__Task__: Print all the data, keeping every line exactly as it is.

□ □ □

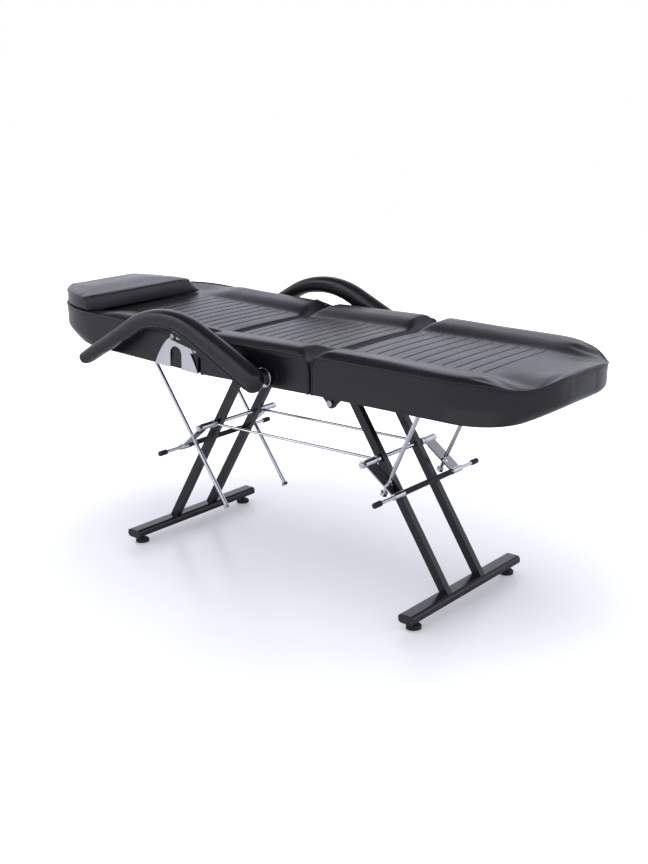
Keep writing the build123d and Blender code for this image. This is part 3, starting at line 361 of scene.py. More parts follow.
def makeCoat(name, look):
    # paint, plating or rubber: handling and dust over one colour, with fine pits
    material, tree, surface, place = newMaterial(name)
    wear = useGroup(tree, wearGroup, {"Place": place, "Patches": look["patches"], "Low": look["low"],
                                      "High": look["high"]})
    dust = useGroup(tree, dustGroup, {"Place": place, "Amount": look["dust"]})
    tint = mixed(tree, wear.outputs["Patch"], look["colour"], look["worn"])
    dusty = mixed(tree, dust.outputs["Dust"], tint, dustColour)
    tree.links.new(dusty, surface.inputs["Base Color"])
    tree.links.new(wear.outputs["Gloss"], surface.inputs["Roughness"])
    surface.inputs["Metallic"].default_value = look["metallic"]
    pits = node(tree, "ShaderNodeTexNoise", {"Vector": place, "Scale": look["pitScale"], "Detail": 2.0})
    bump = node(tree, "ShaderNodeBump", {"Height": pits.outputs["Fac"], "Strength": look["pit"],
                                         "Distance": pitHeight})
    tree.links.new(bump.outputs["Normal"], surface.inputs["Normal"])
    return material


plywoodLook = {"dark": (0.045, 0.036, 0.028), "light": (0.095, 0.078, 0.060), "stretch": (1.0, 9.0, 30.0),
               "scale": 9.0, "roughness": 0.7, "strength": 0.2, "height": 0.001}


def makePlywood(name, look):
    # face veneer: a noise stretched along X, between a dark and a light wood
    material, tree, surface, place = newMaterial(name)
    stretched = node(tree, "ShaderNodeMapping", {"Vector": place, "Scale": look["stretch"]})
    grain = node(tree, "ShaderNodeTexNoise", {"Vector": stretched.outputs[0], "Scale": look["scale"], "Detail": 6.0,
                                              "Roughness": 0.6, "Distortion": 0.4})
    tint = mixed(tree, grain.outputs["Fac"], look["dark"], look["light"])
    tree.links.new(tint, surface.inputs["Base Color"])
    surface.inputs["Roughness"].default_value = look["roughness"]
    bump = node(tree, "ShaderNodeBump", {"Height": grain.outputs["Fac"], "Strength": look["strength"],
                                         "Distance": look["height"]})
    tree.links.new(bump.outputs["Normal"], surface.inputs["Normal"])
    return material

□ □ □

__Answer__:
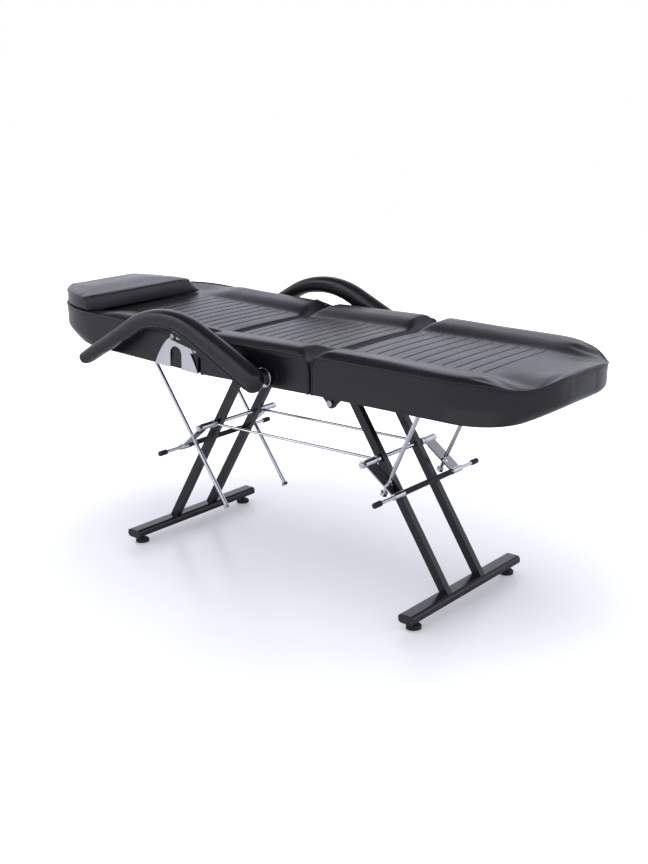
Keep writing the build123d and Blender code for this image. This is part 3, starting at line 361 of scene.py. More parts follow.
def makeCoat(name, look):
    # paint, plating or rubber: handling and dust over one colour, with fine pits
    material, tree, surface, place = newMaterial(name)
    wear = useGroup(tree, wearGroup, {"Place": place, "Patches": look["patches"], "Low": look["low"],
                                      "High": look["high"]})
    dust = useGroup(tree, dustGroup, {"Place": place, "Amount": look["dust"]})
    tint = mixed(tree, wear.outputs["Patch"], look["colour"], look["worn"])
    dusty = mixed(tree, dust.outputs["Dust"], tint, dustColour)
    tree.links.new(dusty, surface.inputs["Base Color"])
    tree.links.new(wear.outputs["Gloss"], surface.inputs["Roughness"])
    surface.inputs["Metallic"].default_value = look["metallic"]
    pits = node(tree, "ShaderNodeTexNoise", {"Vector": place, "Scale": look["pitScale"], "Detail": 2.0})
    bump = node(tree, "ShaderNodeBump", {"Height": pits.outputs["Fac"], "Strength": look["pit"],
                                         "Distance": pitHeight})
    tree.links.new(bump.outputs["Normal"], surface.inputs["Normal"])
    return material


plywoodLook = {"dark": (0.045, 0.036, 0.028), "light": (0.095, 0.078, 0.060), "stretch": (1.0, 9.0, 30.0),
               "scale": 9.0, "roughness": 0.7, "strength": 0.2, "height": 0.001}


def makePlywood(name, look):
    # face veneer: a noise stretched along X, between a dark and a light wood
    material, tree, surface, place = newMaterial(name)
    stretched = node(tree, "ShaderNodeMapping", {"Vector": place, "Scale": look["stretch"]})
    grain = node(tree, "ShaderNodeTexNoise", {"Vector": stretched.outputs[0], "Scale": look["scale"], "Detail": 6.0,
                                              "Roughness": 0.6, "Distortion": 0.4})
    tint = mixed(tree, grain.outputs["Fac"], look["dark"], look["light"])
    tree.links.new(tint, surface.inputs["Base Color"])
    surface.inputs["Roughness"].default_value = look["roughness"]
    bump = node(tree, "ShaderNodeBump", {"Height": grain.outputs["Fac"], "Strength": look["strength"],
                                         "Distance": look["height"]})
    tree.links.new(bump.outputs["Normal"], surface.inputs["Normal"])
    return material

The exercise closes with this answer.